Meer tijd dankzij HIPEC

Antoni van Leeuwenhoekziekenhuis

Eierstokkanker: betere overleving met HIPEC

De vooruitzichten bij eierstokkanker hangen sterk af van het stadium waarin de ziekte zich bevindt. Helaas is op het moment van diagnose bij 3 van de 4 vrouwen al sprake van uitzaaiingen in de buik. Wanneer dit het geval is, blijkt 5 jaar na de behandeling nog ongeveer een derde van de vrouwen in leven te zijn.

Uit recent onderzoek blijkt dat een HIPEC-behandeling bij een bepaalde groep patiënten dit percentage met 10% kan laten stijgen. HIPEC houdt in dat vrouwen tijdens de operatie een buikspoeling met verwarmde chemotherapie krijgen. Dit belangrijke onderzoek werd uitgevoerd in 6 academische centra en is mede mogelijk gemaakt door donateurs van KWF.

Grondig onderzoek

De studie ging in 2006 van start, onder leiding van dr. Willemien van Driel. Zij werkt als gynaecoloog-oncoloog in het Antoni van Leeuwenhoek, een ziekenhuis waar de HIPEC-behandeling al jaren wordt uitgevoerd. “Dat gebeurde met name bij darmkanker. Maar omdat eierstokkanker zich vaak beperkt tot de buik en eierstokkanker in het algemeen gevoelig is voor chemotherapie, was het een vrij logische gedachte om de behandeling ook bij deze tumorsoort in te zetten. In Nederland kun je behandelingen echter niet geven als er geen wetenschappelijk bewijs voor is. Daarom zijn we deze studie gestart.”

De bijdrage van donateurs is ontzettend belangrijk: daardoor kunnen we dit soort onderzoek blijven doen.

In dit onderzoek werden 245 vrouwen met eierstokkanker stadium III, waarbij het niet mogelijk was om in eerste instantie een operatie te doen, verdeeld over 2 groepen. De ene groep kreeg de standaardbehandeling: chemotherapie, operatie en weer chemotherapie. Bij de tweede groep werd tijdens de operatie een buikspoeling met verwarmde chemotherapie toegevoegd. 
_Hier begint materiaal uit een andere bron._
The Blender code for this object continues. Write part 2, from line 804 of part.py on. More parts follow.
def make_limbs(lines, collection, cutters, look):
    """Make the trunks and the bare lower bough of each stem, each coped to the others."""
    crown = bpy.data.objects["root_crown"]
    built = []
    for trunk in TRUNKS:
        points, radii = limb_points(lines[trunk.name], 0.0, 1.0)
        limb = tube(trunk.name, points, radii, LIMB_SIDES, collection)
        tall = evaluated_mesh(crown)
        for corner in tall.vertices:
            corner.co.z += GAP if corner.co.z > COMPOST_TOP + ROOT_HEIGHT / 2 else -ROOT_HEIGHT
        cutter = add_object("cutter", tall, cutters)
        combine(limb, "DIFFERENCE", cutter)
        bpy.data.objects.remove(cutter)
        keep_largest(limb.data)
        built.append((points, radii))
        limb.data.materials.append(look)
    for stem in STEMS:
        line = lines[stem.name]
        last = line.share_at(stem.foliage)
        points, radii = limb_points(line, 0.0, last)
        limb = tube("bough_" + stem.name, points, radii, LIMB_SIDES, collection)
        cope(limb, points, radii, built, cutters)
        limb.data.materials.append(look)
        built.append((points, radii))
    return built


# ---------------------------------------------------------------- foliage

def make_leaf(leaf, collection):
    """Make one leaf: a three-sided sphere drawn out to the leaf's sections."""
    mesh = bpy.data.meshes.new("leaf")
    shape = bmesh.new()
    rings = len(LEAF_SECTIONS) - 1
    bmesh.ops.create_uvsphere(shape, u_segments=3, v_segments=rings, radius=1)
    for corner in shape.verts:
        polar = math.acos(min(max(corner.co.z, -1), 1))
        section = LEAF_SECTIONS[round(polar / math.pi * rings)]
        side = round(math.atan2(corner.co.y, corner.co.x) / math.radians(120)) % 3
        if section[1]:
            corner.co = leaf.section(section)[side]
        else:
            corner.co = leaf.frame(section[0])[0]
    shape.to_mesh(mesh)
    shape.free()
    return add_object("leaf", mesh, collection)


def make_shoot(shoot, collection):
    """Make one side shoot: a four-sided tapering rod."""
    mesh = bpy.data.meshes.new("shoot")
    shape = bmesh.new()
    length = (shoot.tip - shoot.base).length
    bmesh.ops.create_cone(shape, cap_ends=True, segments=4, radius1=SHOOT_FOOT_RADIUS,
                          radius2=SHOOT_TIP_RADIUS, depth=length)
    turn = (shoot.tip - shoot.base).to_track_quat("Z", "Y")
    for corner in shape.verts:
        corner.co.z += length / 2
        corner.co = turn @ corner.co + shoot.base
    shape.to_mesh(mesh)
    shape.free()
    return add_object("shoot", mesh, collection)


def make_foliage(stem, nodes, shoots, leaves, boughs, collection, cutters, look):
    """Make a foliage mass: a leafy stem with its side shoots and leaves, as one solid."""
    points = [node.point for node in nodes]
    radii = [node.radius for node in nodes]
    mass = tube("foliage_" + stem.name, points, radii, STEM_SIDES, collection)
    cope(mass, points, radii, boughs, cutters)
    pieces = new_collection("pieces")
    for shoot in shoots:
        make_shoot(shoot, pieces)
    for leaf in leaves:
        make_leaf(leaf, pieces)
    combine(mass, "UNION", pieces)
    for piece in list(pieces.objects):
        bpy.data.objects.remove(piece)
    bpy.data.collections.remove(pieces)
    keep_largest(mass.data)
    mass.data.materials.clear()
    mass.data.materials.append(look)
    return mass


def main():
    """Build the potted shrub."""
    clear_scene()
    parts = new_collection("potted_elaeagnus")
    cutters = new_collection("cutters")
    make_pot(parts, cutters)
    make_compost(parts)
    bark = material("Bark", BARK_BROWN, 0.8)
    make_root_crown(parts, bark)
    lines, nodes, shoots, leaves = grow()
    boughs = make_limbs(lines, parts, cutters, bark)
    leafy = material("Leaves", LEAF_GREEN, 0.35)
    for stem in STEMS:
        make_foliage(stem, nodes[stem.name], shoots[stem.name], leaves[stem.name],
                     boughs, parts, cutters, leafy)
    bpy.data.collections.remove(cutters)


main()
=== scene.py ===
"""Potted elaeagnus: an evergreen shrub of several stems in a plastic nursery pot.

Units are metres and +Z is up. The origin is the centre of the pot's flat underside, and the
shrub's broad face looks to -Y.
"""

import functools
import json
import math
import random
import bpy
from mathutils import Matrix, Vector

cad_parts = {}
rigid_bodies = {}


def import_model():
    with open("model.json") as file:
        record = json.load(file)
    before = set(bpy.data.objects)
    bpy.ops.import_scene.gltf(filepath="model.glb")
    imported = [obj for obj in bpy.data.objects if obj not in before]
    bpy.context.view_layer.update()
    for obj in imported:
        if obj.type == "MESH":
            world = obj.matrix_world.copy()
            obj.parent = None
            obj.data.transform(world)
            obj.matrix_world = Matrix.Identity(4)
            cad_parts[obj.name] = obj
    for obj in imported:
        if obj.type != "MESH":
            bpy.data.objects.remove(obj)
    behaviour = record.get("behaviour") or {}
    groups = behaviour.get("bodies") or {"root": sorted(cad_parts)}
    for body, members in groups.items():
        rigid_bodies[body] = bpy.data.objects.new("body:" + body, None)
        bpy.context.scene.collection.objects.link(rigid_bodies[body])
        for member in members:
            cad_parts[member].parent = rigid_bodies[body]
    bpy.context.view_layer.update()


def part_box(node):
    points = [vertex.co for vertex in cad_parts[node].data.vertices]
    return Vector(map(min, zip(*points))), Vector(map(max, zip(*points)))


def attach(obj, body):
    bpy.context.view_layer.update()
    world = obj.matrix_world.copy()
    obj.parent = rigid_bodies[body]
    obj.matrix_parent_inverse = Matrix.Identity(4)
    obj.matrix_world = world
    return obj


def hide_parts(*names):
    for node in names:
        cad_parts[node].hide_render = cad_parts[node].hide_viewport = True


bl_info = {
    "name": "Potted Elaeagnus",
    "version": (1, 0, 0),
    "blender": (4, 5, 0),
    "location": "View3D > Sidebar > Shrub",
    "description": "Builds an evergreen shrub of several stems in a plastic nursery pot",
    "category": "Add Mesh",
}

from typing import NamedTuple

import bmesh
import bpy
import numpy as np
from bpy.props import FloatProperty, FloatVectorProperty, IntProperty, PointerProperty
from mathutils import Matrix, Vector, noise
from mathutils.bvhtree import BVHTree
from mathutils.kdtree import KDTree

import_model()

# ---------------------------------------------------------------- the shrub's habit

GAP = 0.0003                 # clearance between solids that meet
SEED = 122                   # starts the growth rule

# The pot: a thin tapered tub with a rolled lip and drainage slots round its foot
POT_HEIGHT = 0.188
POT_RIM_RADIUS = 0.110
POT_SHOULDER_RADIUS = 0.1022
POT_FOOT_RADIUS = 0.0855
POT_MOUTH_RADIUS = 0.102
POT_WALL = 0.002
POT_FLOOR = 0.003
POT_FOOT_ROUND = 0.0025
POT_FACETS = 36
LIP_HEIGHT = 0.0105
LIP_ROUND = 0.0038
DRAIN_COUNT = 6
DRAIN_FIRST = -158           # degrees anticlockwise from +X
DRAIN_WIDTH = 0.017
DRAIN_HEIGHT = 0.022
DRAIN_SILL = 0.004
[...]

Het grondige onderzoek nam veel tijd in beslag, 10 jaar, maar het resultaat mag er wezen: “Als je van 30% overleving naar 40% gaat, dan is dat een toename van 10%. Als je kijkt naar alle onderzoeken die er de afgelopen jaren gedaan zijn, dan zijn er eigenlijk geen studies die zo’n verbetering laten zien. Toen we de resultaten presenteerden aan de deelnemende centra was iedereen dan ook heel blij!”
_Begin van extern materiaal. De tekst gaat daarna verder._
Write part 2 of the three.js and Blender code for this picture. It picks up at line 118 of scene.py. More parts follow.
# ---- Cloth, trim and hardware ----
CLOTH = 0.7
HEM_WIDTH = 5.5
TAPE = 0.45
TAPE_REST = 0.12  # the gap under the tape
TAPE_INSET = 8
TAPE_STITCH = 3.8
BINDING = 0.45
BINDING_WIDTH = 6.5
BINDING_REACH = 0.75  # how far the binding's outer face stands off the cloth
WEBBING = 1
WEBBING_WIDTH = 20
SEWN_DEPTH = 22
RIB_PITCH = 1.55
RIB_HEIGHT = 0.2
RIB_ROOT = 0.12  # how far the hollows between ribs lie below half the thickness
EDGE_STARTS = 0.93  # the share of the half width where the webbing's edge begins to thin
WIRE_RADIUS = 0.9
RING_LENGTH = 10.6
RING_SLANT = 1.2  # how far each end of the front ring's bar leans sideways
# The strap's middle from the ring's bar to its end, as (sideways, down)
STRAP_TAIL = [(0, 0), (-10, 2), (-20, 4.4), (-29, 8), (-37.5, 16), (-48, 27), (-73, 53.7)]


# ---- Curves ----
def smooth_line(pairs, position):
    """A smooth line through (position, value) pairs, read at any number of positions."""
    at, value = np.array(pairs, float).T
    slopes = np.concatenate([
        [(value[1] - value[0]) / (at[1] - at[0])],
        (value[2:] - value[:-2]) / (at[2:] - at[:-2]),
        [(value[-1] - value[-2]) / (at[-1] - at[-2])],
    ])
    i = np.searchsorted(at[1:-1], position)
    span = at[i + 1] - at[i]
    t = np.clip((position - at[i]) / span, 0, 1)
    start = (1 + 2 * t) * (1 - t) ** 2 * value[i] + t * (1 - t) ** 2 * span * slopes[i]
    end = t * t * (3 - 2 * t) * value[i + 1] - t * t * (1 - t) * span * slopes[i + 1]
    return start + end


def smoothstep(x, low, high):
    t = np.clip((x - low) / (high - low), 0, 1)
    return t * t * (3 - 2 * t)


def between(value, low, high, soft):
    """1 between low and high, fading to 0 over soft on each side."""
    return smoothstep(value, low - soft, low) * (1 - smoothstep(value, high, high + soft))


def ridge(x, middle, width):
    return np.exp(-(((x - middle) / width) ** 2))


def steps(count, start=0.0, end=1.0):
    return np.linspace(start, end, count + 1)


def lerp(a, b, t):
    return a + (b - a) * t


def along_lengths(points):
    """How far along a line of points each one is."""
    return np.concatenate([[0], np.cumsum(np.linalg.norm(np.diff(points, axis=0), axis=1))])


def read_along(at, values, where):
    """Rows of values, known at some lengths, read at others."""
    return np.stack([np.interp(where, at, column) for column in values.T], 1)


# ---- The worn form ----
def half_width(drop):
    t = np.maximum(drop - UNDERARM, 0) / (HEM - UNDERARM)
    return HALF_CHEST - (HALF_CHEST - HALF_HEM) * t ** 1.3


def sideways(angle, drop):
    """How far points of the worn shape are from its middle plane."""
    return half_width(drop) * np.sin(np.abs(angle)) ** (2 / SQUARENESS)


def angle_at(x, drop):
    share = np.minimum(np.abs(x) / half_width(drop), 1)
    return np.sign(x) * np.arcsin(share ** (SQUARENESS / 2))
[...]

Als de HIPEC wordt opgenomen in de behandelrichtlijn en overeenstemming met zorgverzekeraars is bereikt over vergoeding, kunnen vrouwen naar verwachting vanaf 2018 worden behandeld in één van de HIPEC-centra.

Nieuwe ontwikkelingen

Van Driel verwacht ondertussen niet dat de ontwikkelingen voor deze patiëntengroep stil blijven staan: “Het is belangrijk om in beeld te brengen wat maakt dat een cel een tumorcel wordt. En om dan te bekijken wat de aangrijpingspunten zijn om dit mechanisme specifiek aan te pakken. Dan krijg je therapie op maat. Daarnaast verwacht ik ook dat immunotherapie zich in de toekomst verder zal ontwikkelen.”

Zelf blijft ze aan die ontwikkelingen bijdragen door zorg en onderzoek te combineren: “De combinatie is druk. Patiëntenzorg slurpt veel tijd op, en heeft altijd voorrang. Het doen van onderzoek geeft echter veel energie, zeker als het mooie uitkomsten oplevert waarmee je verder kan. Dat is de kers op de taart, omdat hiermee de vooruitzichten voor deze patiëntengroep aanzienlijk verbeterd wordt. De bijdrage van donateurs is ontzettend belangrijk: daardoor kunnen we dit soort onderzoek blijven doen. Dit brengt ons iedere keer weer een stapje dichter bij de ontrafeling van deze ziekte waarmee we uiteindelijk de behandeling voor deze ziekte kunnen verbeteren.”